=== The request ===
Please give back word for word the lines below, from the first one through the one with "return main_solid(body.cut(pivot_hole))".

==*==

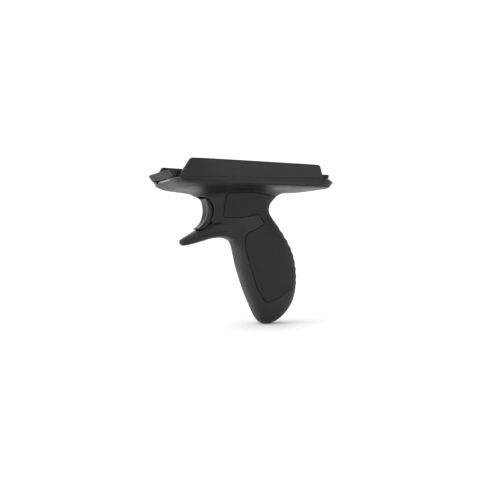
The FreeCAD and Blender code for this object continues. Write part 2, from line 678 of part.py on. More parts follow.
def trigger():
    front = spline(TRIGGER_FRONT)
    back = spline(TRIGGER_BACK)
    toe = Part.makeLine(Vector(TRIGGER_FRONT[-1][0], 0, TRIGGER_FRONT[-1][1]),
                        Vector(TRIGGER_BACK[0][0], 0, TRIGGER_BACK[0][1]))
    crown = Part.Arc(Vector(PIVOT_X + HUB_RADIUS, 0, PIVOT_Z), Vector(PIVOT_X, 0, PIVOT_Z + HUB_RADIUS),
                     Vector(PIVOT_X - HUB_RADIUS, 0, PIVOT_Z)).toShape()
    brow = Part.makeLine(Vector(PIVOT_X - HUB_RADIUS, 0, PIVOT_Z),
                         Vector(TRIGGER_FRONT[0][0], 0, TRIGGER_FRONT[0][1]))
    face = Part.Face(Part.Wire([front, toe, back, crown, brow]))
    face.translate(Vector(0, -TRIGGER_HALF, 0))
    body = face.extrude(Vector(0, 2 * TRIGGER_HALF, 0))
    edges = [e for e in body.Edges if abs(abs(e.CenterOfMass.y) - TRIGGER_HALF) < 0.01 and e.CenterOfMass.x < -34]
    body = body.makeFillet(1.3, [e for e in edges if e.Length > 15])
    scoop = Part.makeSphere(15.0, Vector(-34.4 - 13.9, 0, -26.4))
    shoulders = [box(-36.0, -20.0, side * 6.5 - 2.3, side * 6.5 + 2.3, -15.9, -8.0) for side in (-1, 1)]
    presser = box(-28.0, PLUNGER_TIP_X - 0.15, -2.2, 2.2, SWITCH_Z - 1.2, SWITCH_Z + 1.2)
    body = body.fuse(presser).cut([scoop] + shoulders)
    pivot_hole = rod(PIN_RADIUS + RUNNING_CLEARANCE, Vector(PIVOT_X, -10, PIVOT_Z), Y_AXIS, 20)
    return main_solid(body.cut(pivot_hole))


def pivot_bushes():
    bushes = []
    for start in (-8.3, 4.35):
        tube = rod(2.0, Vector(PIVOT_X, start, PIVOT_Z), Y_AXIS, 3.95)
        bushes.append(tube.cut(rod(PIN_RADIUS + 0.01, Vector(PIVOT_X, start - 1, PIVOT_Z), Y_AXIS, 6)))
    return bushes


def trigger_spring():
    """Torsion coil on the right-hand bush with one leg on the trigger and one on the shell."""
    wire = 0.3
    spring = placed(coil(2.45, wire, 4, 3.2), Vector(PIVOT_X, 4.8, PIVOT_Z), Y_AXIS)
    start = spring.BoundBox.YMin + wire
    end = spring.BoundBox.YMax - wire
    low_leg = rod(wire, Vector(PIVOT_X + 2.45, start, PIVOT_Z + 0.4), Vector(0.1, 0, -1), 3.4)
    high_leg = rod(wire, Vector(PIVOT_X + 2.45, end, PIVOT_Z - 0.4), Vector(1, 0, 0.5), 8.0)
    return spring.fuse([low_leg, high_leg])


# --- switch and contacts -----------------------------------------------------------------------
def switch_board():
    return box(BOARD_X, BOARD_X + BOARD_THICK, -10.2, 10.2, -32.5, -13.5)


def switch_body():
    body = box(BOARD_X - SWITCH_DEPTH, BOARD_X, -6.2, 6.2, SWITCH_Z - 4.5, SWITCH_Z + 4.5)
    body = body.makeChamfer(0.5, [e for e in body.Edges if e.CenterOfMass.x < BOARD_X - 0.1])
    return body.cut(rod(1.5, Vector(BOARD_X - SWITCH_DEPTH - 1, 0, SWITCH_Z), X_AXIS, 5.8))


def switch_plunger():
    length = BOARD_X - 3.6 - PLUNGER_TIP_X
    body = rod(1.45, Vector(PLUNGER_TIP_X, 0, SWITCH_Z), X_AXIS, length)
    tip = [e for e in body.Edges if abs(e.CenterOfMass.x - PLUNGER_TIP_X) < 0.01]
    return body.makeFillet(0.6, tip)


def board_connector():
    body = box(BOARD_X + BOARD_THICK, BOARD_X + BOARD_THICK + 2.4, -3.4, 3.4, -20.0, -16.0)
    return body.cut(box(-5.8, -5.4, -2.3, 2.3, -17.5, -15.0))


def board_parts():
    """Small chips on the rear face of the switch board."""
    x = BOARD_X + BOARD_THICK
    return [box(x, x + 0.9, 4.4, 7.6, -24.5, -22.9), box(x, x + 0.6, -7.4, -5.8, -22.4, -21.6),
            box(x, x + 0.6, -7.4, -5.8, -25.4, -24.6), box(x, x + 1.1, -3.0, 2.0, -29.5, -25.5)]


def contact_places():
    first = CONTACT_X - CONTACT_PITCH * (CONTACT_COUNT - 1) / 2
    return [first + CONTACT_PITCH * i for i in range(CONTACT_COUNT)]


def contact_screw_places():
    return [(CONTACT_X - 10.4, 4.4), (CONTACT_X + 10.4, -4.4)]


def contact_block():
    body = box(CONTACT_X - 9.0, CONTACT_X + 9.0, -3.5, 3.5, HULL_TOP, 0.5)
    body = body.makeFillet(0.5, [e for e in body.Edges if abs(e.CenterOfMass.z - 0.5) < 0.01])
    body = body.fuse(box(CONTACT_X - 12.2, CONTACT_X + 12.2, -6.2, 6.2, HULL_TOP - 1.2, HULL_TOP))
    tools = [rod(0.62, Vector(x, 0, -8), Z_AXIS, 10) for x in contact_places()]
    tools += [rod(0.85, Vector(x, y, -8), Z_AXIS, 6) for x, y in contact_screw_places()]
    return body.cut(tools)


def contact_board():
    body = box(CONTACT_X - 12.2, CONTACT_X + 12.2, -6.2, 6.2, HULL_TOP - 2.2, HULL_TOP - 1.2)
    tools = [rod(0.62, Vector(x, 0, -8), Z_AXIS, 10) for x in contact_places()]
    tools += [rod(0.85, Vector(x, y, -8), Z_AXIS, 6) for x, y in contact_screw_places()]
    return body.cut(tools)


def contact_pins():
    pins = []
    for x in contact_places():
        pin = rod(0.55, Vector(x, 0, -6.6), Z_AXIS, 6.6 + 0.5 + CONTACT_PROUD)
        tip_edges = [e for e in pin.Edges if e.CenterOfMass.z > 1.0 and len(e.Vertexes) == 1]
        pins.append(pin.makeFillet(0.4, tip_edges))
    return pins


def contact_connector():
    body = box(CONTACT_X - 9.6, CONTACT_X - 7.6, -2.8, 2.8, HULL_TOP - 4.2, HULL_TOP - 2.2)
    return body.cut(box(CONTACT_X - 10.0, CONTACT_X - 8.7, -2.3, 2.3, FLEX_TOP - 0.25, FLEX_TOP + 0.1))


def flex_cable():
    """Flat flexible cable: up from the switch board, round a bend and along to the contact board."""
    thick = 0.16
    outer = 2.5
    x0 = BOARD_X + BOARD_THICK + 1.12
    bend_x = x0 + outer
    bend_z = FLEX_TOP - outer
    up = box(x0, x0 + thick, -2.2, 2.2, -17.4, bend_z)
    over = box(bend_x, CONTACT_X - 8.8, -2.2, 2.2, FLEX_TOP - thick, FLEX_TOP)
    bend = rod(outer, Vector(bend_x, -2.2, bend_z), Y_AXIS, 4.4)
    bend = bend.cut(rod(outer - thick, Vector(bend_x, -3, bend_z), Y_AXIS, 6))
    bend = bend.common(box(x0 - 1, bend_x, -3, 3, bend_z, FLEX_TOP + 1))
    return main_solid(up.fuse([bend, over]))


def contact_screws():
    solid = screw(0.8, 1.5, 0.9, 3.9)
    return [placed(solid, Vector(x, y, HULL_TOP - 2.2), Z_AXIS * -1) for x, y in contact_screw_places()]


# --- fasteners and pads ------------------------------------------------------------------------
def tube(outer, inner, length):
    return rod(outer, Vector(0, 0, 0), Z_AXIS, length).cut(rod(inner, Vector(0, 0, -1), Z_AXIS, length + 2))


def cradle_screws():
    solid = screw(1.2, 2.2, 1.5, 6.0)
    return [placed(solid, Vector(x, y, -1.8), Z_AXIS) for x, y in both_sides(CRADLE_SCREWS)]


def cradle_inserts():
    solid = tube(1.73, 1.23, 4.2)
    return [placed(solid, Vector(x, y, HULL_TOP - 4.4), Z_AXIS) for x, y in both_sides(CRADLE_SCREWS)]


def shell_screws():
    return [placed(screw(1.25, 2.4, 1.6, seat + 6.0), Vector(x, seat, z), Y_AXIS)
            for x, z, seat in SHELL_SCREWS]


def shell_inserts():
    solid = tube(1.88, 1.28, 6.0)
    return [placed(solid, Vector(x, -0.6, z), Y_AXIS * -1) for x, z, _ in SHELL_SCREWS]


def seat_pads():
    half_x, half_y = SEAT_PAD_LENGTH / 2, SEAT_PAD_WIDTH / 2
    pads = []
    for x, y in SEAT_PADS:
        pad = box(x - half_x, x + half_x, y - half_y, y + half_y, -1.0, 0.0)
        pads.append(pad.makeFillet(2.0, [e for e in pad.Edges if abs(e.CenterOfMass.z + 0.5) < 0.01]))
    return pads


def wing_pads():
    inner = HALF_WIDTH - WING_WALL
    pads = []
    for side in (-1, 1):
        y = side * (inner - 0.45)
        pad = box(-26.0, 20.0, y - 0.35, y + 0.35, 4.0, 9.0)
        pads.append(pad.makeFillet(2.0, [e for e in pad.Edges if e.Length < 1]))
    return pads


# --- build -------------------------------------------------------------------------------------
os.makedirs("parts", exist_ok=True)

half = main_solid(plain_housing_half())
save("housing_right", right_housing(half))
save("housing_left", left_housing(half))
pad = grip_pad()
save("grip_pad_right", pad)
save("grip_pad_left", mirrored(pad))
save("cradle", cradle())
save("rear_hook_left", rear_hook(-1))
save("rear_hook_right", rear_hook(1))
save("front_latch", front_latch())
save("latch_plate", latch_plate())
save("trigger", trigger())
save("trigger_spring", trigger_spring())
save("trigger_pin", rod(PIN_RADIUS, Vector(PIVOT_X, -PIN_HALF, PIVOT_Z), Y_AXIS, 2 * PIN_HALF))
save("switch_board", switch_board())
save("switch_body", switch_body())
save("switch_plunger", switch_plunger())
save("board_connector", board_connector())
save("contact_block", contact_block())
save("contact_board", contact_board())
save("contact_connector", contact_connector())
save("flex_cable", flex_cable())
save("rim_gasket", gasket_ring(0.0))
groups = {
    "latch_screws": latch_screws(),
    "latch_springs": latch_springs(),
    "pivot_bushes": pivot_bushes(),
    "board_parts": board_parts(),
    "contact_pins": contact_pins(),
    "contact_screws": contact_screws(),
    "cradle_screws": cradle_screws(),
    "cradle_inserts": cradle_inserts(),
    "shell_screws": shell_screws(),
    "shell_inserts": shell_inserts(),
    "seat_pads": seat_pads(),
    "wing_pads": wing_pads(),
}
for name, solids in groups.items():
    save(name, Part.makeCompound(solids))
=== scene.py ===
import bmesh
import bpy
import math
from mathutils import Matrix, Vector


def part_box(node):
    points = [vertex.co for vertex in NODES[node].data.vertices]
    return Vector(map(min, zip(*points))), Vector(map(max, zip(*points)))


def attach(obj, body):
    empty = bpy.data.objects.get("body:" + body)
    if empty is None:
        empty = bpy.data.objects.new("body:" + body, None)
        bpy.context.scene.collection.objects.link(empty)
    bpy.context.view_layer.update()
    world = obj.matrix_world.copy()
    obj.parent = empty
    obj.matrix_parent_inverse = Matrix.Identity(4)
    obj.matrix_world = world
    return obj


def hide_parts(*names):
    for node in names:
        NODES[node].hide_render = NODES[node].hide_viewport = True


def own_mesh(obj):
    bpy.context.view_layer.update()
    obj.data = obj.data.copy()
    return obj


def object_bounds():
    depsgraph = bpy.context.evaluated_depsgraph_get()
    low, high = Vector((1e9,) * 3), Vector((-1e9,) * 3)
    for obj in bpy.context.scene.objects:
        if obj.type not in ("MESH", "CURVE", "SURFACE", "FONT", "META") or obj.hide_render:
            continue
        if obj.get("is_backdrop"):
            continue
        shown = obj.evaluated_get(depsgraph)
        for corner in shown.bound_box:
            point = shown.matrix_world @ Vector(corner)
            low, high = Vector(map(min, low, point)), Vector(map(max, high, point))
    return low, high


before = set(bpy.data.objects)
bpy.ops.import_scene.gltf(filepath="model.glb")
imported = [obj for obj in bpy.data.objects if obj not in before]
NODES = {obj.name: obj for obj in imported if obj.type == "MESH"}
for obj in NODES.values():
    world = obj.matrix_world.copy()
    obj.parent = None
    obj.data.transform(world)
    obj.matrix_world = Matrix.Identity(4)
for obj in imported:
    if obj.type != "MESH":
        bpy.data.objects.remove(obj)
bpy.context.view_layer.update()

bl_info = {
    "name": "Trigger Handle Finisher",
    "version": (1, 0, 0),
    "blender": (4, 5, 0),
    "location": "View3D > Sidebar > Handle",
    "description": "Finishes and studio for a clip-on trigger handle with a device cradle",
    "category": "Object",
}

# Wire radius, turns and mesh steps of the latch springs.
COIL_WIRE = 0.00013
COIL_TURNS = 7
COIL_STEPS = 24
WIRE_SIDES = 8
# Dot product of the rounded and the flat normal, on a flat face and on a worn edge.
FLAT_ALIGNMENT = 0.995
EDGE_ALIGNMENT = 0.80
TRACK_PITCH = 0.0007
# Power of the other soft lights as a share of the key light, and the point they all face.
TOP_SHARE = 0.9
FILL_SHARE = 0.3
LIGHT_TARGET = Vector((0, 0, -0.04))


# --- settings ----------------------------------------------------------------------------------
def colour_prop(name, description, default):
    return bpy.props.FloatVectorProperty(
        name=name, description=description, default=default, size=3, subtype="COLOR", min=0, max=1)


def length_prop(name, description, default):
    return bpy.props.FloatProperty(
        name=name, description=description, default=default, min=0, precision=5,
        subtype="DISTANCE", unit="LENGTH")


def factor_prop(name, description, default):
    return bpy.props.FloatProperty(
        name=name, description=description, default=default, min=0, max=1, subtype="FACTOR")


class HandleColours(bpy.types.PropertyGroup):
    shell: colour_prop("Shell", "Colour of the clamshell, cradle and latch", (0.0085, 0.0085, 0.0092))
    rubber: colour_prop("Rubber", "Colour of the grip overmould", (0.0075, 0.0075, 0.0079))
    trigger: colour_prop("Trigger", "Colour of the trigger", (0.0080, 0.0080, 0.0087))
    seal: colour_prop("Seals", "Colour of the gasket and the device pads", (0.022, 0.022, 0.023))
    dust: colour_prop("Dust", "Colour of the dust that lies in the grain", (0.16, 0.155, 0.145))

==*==

=== Expected answer ===
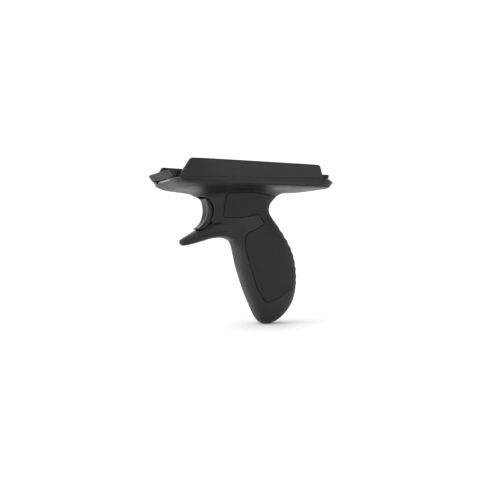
The FreeCAD and Blender code for this object continues. Write part 2, from line 678 of part.py on. More parts follow.
def trigger():
    front = spline(TRIGGER_FRONT)
    back = spline(TRIGGER_BACK)
    toe = Part.makeLine(Vector(TRIGGER_FRONT[-1][0], 0, TRIGGER_FRONT[-1][1]),
                        Vector(TRIGGER_BACK[0][0], 0, TRIGGER_BACK[0][1]))
    crown = Part.Arc(Vector(PIVOT_X + HUB_RADIUS, 0, PIVOT_Z), Vector(PIVOT_X, 0, PIVOT_Z + HUB_RADIUS),
                     Vector(PIVOT_X - HUB_RADIUS, 0, PIVOT_Z)).toShape()
    brow = Part.makeLine(Vector(PIVOT_X - HUB_RADIUS, 0, PIVOT_Z),
                         Vector(TRIGGER_FRONT[0][0], 0, TRIGGER_FRONT[0][1]))
    face = Part.Face(Part.Wire([front, toe, back, crown, brow]))
    face.translate(Vector(0, -TRIGGER_HALF, 0))
    body = face.extrude(Vector(0, 2 * TRIGGER_HALF, 0))
    edges = [e for e in body.Edges if abs(abs(e.CenterOfMass.y) - TRIGGER_HALF) < 0.01 and e.CenterOfMass.x < -34]
    body = body.makeFillet(1.3, [e for e in edges if e.Length > 15])
    scoop = Part.makeSphere(15.0, Vector(-34.4 - 13.9, 0, -26.4))
    shoulders = [box(-36.0, -20.0, side * 6.5 - 2.3, side * 6.5 + 2.3, -15.9, -8.0) for side in (-1, 1)]
    presser = box(-28.0, PLUNGER_TIP_X - 0.15, -2.2, 2.2, SWITCH_Z - 1.2, SWITCH_Z + 1.2)
    body = body.fuse(presser).cut([scoop] + shoulders)
    pivot_hole = rod(PIN_RADIUS + RUNNING_CLEARANCE, Vector(PIVOT_X, -10, PIVOT_Z), Y_AXIS, 20)
    return main_solid(body.cut(pivot_hole))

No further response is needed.